╔══
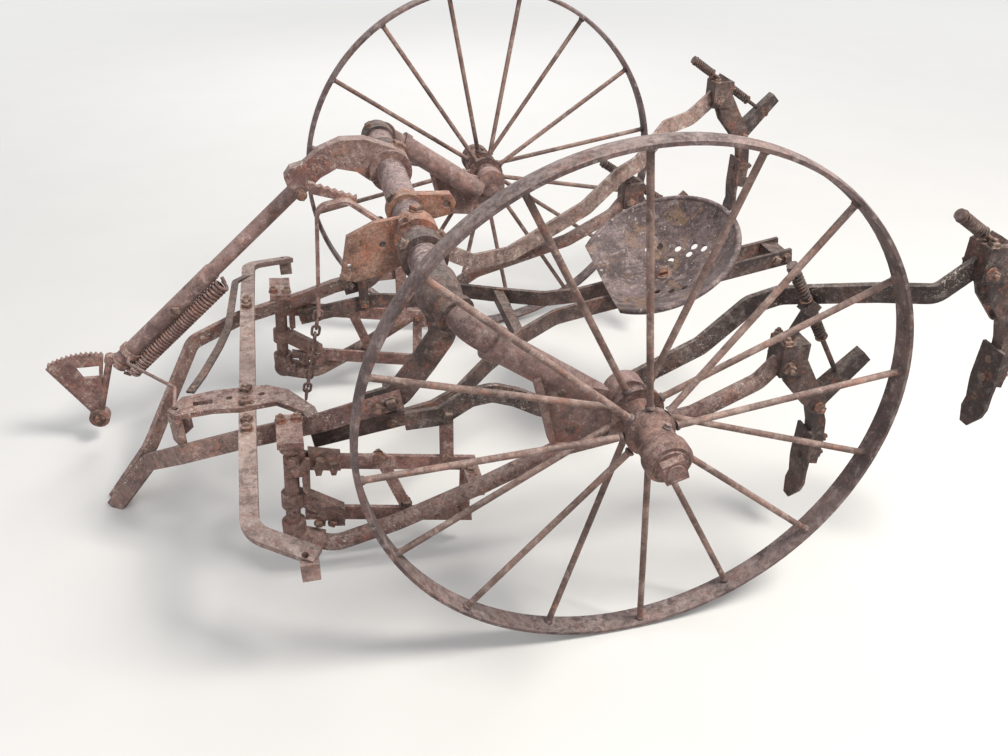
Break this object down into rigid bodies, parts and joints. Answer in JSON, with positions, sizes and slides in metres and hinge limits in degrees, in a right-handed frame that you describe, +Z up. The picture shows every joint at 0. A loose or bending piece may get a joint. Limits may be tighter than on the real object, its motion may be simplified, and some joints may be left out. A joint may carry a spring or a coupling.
{
  "type": "horse-drawn riding row cultivator",
  "caption": "Old iron riding cultivator for row crops: arch axle on two spoked wheels, bent bar frame resting on its nose, pressed seat, and two gangs of spring-trip shovels, all rusted.",
  "frame": {"origin": "on the ground under the middle of the machine's whole length", "axes": "+X to the rear, +Y to the driver's right, +Z up; the wheel axis lies at x = 0.172 m"},
  "size_m": [2.1751, 1.6826, 1.066],
  "materials": {
    "rusted_bar": "rolled iron bar, rusted purplish brown",
    "rusted_casting": "cast iron, rusted orange brown",
    "sooty_iron": "dark rusted iron with pale flecks",
    "wheel_iron": "rolled wheel iron, rusted brown",
    "seat_steel": "pressed steel, worn dark paint over rust"
  },
  "bodies": {
    "frame": {"arch_tube": "rusted_bar", "front_bow": "rusted_bar", "tongue_bracket": "rusted_casting", "lift_plate": "rusted_casting", "lift_arm": "rusted_casting", "link_lug": "rusted_casting", "guard_hoop": "rusted_bar", "stop_comb": "sooty_iron", "lift_tube": "rusted_bar", "lift_spring": "rusted_bar", "tube_clevis": "rusted_casting", "toothed_sector": "rusted_bar", "sector_rod": "rusted_bar", "lift_chain": "sooty_iron", "seat_pan": "seat_steel", "seat_bars": "sooty_iron", "seat_cross": "rusted_bar", "seat_post": "rusted_bar", "draft_strap": "rusted_bar", "arch_elbow_left": "rusted_casting", "crank_pipe_left": "rusted_bar", "axle_end_left": "rusted_casting", "axle_nut_left": "rusted_bar", "frame_bar_left": "rusted_bar", "riser_left": "rusted_bar", "gang_pin_left": "rusted_bar", "arch_elbow_right": "rusted_casting", "crank_pipe_right": "rusted_bar", "axle_end_right": "rusted_casting", "axle_nut_right": "rusted_bar", "frame_bar_right": "rusted_bar", "riser_right": "rusted_bar", "gang_pin_right": "rusted_bar"},
    "wheel_left": {"wheel_rim_left": "wheel_iron", "wheel_spokes_left": "wheel_iron", "wheel_hub_left": "wheel_iron"},
    "coupling_left": {"gang_coupling_left": "rusted_casting"},
    "gang_left": {"gang_head_left": "rusted_casting", "gang_links_left": "sooty_iron", "gang_pipe_left": "sooty_iron", "gang_beam_left": "sooty_iron", "trip_clamps_left": "sooty_iron", "trip_rods_left": "sooty_iron", "trip_springs_left": "sooty_iron", "shanks_left": "sooty_iron", "shovels_left": "sooty_iron"},
    "wheel_right": {"wheel_rim_right": "wheel_iron", "wheel_spokes_right": "wheel_iron", "wheel_hub_right": "wheel_iron"},
    "coupling_right": {"gang_coupling_right": "rusted_casting"},
    "gang_right": {"gang_head_right": "rusted_casting", "gang_links_right": "sooty_iron", "gang_pipe_right": "sooty_iron", "gang_beam_right": "sooty_iron", "trip_clamps_right": "sooty_iron", "trip_rods_right": "sooty_iron", "trip_springs_right": "sooty_iron", "shanks_right": "sooty_iron", "shovels_right": "sooty_iron"}
  },
  "joints": [
    {"name": "wheel_spin_left", "type": "hinge", "parent": "frame", "child": "wheel_left", "pos_m": [0.1716, -0.6815, 0.533], "axis": [0, 1, 0], "continuous": true},
    {"name": "gang_swing_left", "type": "hinge", "parent": "frame", "child": "coupling_left", "pos_m": [-0.4744, -0.365, 0.346], "axis": [0.0872, 0, 0.9962], "range_deg": [-4, 4]},
    {"name": "gang_lift_left", "type": "hinge", "parent": "coupling_left", "child": "gang_left", "pos_m": [-0.47588, -0.365, 0.32906], "axis": [0, -1, 0], "range_deg": [-6, 10]},
    {"name": "wheel_spin_right", "type": "hinge", "parent": "frame", "child": "wheel_right", "pos_m": [0.1716, 0.6815, 0.533], "axis": [0, 1, 0], "continuous": true},
    {"name": "gang_swing_right", "type": "hinge", "parent": "frame", "child": "coupling_right", "pos_m": [-0.4744, 0.365, 0.346], "axis": [0.0872, 0, 0.9962], "range_deg": [-4, 4]},
    {"name": "gang_lift_right", "type": "hinge", "parent": "coupling_right", "child": "gang_right", "pos_m": [-0.47588, 0.365, 0.32906], "axis": [0, -1, 0], "range_deg": [-6, 10]}
  ]
}
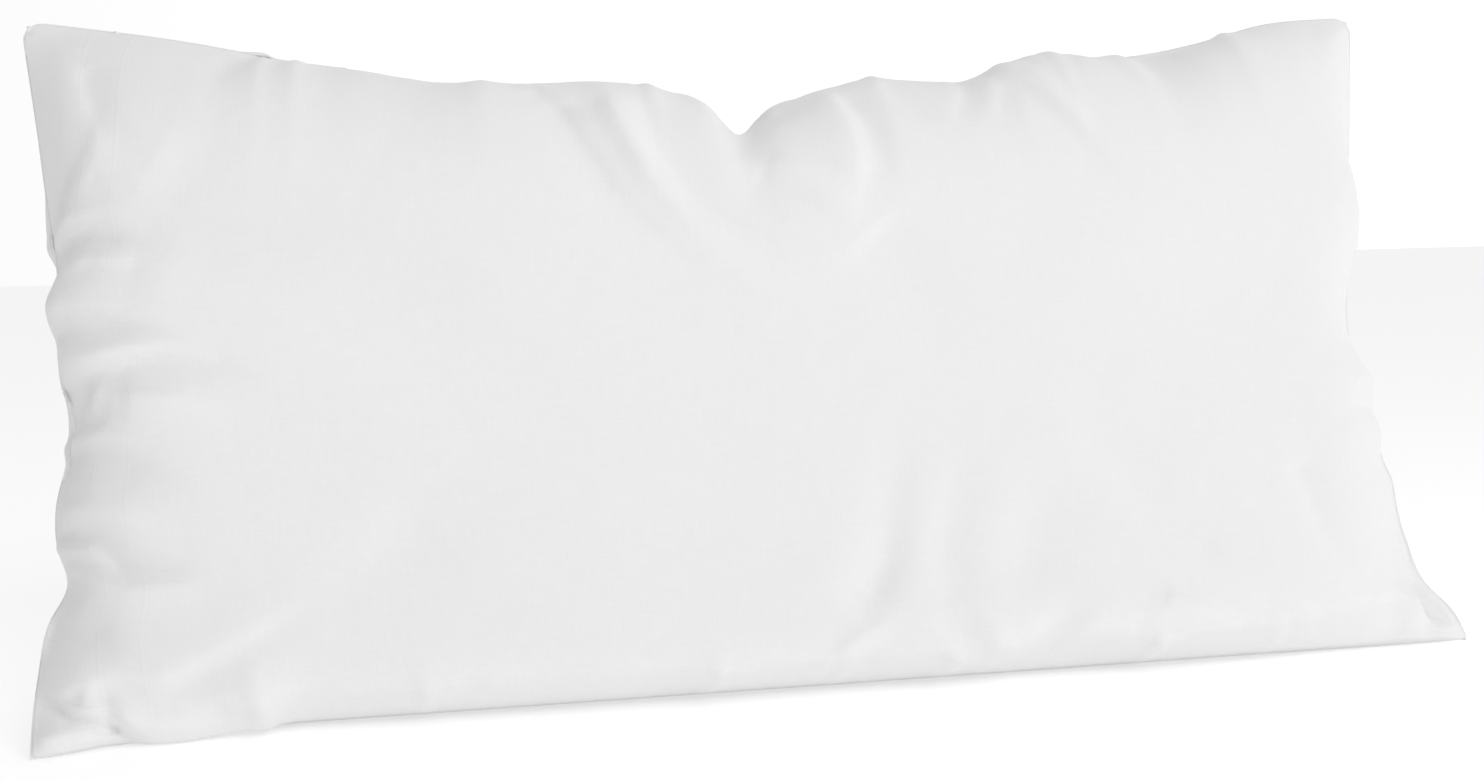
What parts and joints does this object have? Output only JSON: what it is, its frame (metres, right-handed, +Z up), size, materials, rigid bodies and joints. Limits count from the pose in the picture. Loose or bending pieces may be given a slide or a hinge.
╚══
◆ AIM OF THE TASK
Your task is to quote all of the data word for word.

◆ COMPLETE OUTPUT
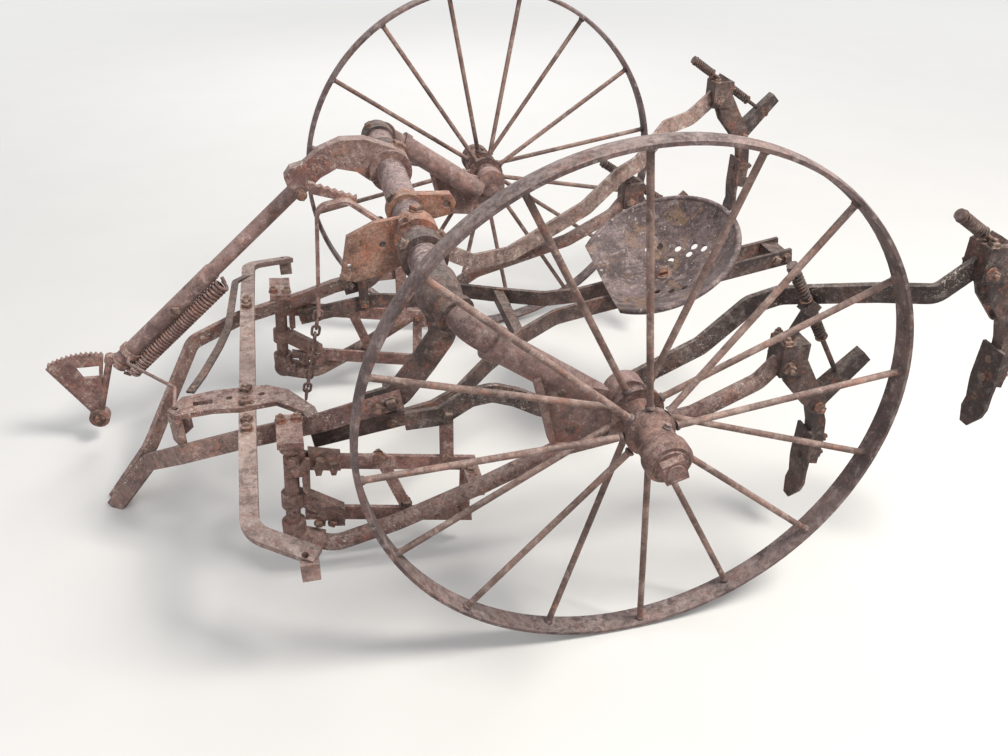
Break this object down into rigid bodies, parts and joints. Answer in JSON, with positions, sizes and slides in metres and hinge limits in degrees, in a right-handed frame that you describe, +Z up. The picture shows every joint at 0. A loose or bending piece may get a joint. Limits may be tighter than on the real object, its motion may be simplified, and some joints may be left out. A joint may carry a spring or a coupling.
{
  "type": "horse-drawn riding row cultivator",
  "caption": "Old iron riding cultivator for row crops: arch axle on two spoked wheels, bent bar frame resting on its nose, pressed seat, and two gangs of spring-trip shovels, all rusted.",
  "frame": {"origin": "on the ground under the middle of the machine's whole length", "axes": "+X to the rear, +Y to the driver's right, +Z up; the wheel axis lies at x = 0.172 m"},
  "size_m": [2.1751, 1.6826, 1.066],
  "materials": {
    "rusted_bar": "rolled iron bar, rusted purplish brown",
    "rusted_casting": "cast iron, rusted orange brown",
    "sooty_iron": "dark rusted iron with pale flecks",
    "wheel_iron": "rolled wheel iron, rusted brown",
    "seat_steel": "pressed steel, worn dark paint over rust"
  },
  "bodies": {
    "frame": {"arch_tube": "rusted_bar", "front_bow": "rusted_bar", "tongue_bracket": "rusted_casting", "lift_plate": "rusted_casting", "lift_arm": "rusted_casting", "link_lug": "rusted_casting", "guard_hoop": "rusted_bar", "stop_comb": "sooty_iron", "lift_tube": "rusted_bar", "lift_spring": "rusted_bar", "tube_clevis": "rusted_casting", "toothed_sector": "rusted_bar", "sector_rod": "rusted_bar", "lift_chain": "sooty_iron", "seat_pan": "seat_steel", "seat_bars": "sooty_iron", "seat_cross": "rusted_bar", "seat_post": "rusted_bar", "draft_strap": "rusted_bar", "arch_elbow_left": "rusted_casting", "crank_pipe_left": "rusted_bar", "axle_end_left": "rusted_casting", "axle_nut_left": "rusted_bar", "frame_bar_left": "rusted_bar", "riser_left": "rusted_bar", "gang_pin_left": "rusted_bar", "arch_elbow_right": "rusted_casting", "crank_pipe_right": "rusted_bar", "axle_end_right": "rusted_casting", "axle_nut_right": "rusted_bar", "frame_bar_right": "rusted_bar", "riser_right": "rusted_bar", "gang_pin_right": "rusted_bar"},
    "wheel_left": {"wheel_rim_left": "wheel_iron", "wheel_spokes_left": "wheel_iron", "wheel_hub_left": "wheel_iron"},
    "coupling_left": {"gang_coupling_left": "rusted_casting"},
    "gang_left": {"gang_head_left": "rusted_casting", "gang_links_left": "sooty_iron", "gang_pipe_left": "sooty_iron", "gang_beam_left": "sooty_iron", "trip_clamps_left": "sooty_iron", "trip_rods_left": "sooty_iron", "trip_springs_left": "sooty_iron", "shanks_left": "sooty_iron", "shovels_left": "sooty_iron"},
    "wheel_right": {"wheel_rim_right": "wheel_iron", "wheel_spokes_right": "wheel_iron", "wheel_hub_right": "wheel_iron"},
    "coupling_right": {"gang_coupling_right": "rusted_casting"},
    "gang_right": {"gang_head_right": "rusted_casting", "gang_links_right": "sooty_iron", "gang_pipe_right": "sooty_iron", "gang_beam_right": "sooty_iron", "trip_clamps_right": "sooty_iron", "trip_rods_right": "sooty_iron", "trip_springs_right": "sooty_iron", "shanks_right": "sooty_iron", "shovels_right": "sooty_iron"}
  },
  "joints": [
    {"name": "wheel_spin_left", "type": "hinge", "parent": "frame", "child": "wheel_left", "pos_m": [0.1716, -0.6815, 0.533], "axis": [0, 1, 0], "continuous": true},
    {"name": "gang_swing_left", "type": "hinge", "parent": "frame", "child": "coupling_left", "pos_m": [-0.4744, -0.365, 0.346], "axis": [0.0872, 0, 0.9962], "range_deg": [-4, 4]},
    {"name": "gang_lift_left", "type": "hinge", "parent": "coupling_left", "child": "gang_left", "pos_m": [-0.47588, -0.365, 0.32906], "axis": [0, -1, 0], "range_deg": [-6, 10]},
    {"name": "wheel_spin_right", "type": "hinge", "parent": "frame", "child": "wheel_right", "pos_m": [0.1716, 0.6815, 0.533], "axis": [0, 1, 0], "continuous": true},
    {"name": "gang_swing_right", "type": "hinge", "parent": "frame", "child": "coupling_right", "pos_m": [-0.4744, 0.365, 0.346], "axis": [0.0872, 0, 0.9962], "range_deg": [-4, 4]},
    {"name": "gang_lift_right", "type": "hinge", "parent": "coupling_right", "child": "gang_right", "pos_m": [-0.47588, 0.365, 0.32906], "axis": [0, -1, 0], "range_deg": [-6, 10]}
  ]
}
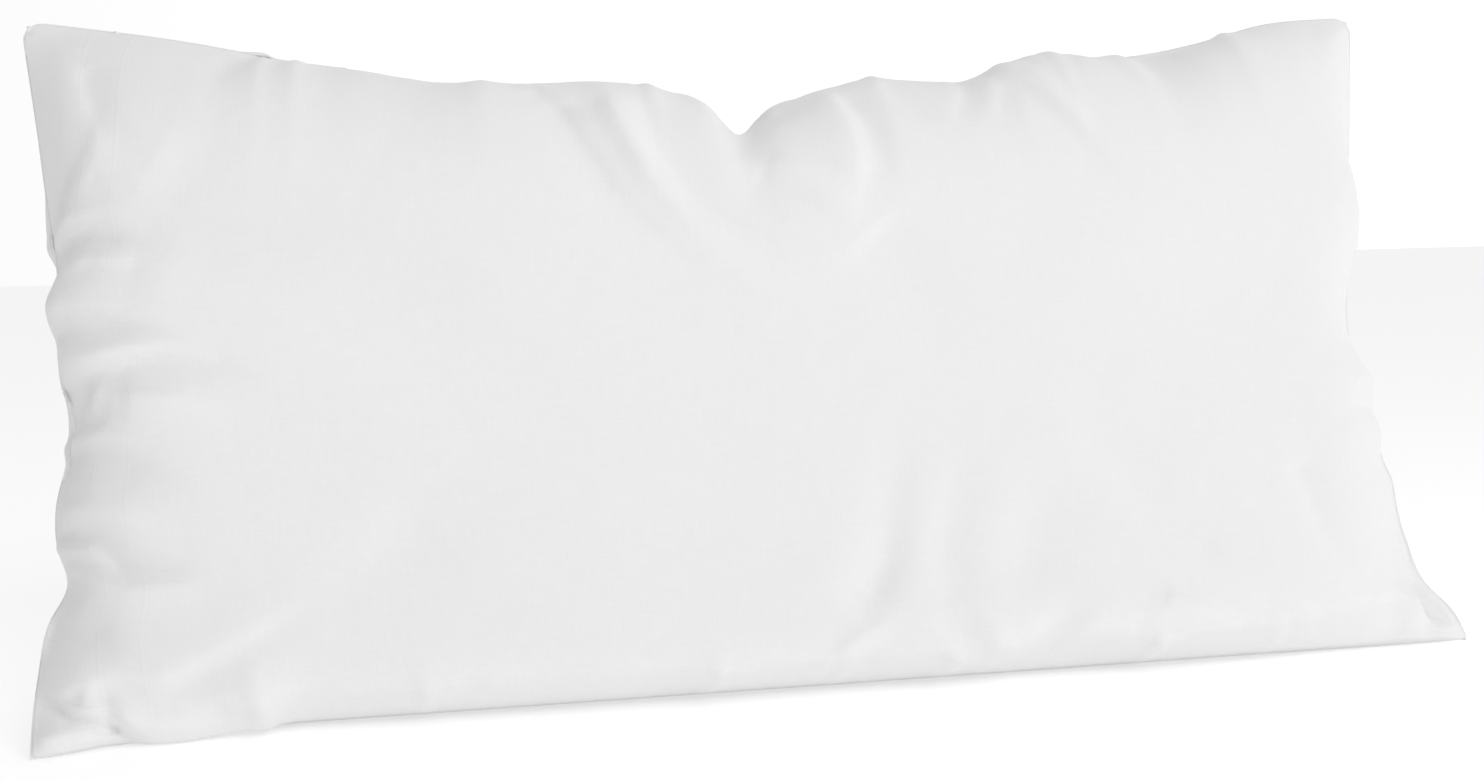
What parts and joints does this object have? Output only JSON: what it is, its frame (metres, right-handed, +Z up), size, materials, rigid bodies and joints. Limits count from the pose in the picture. Loose or bending pieces may be given a slide or a hinge.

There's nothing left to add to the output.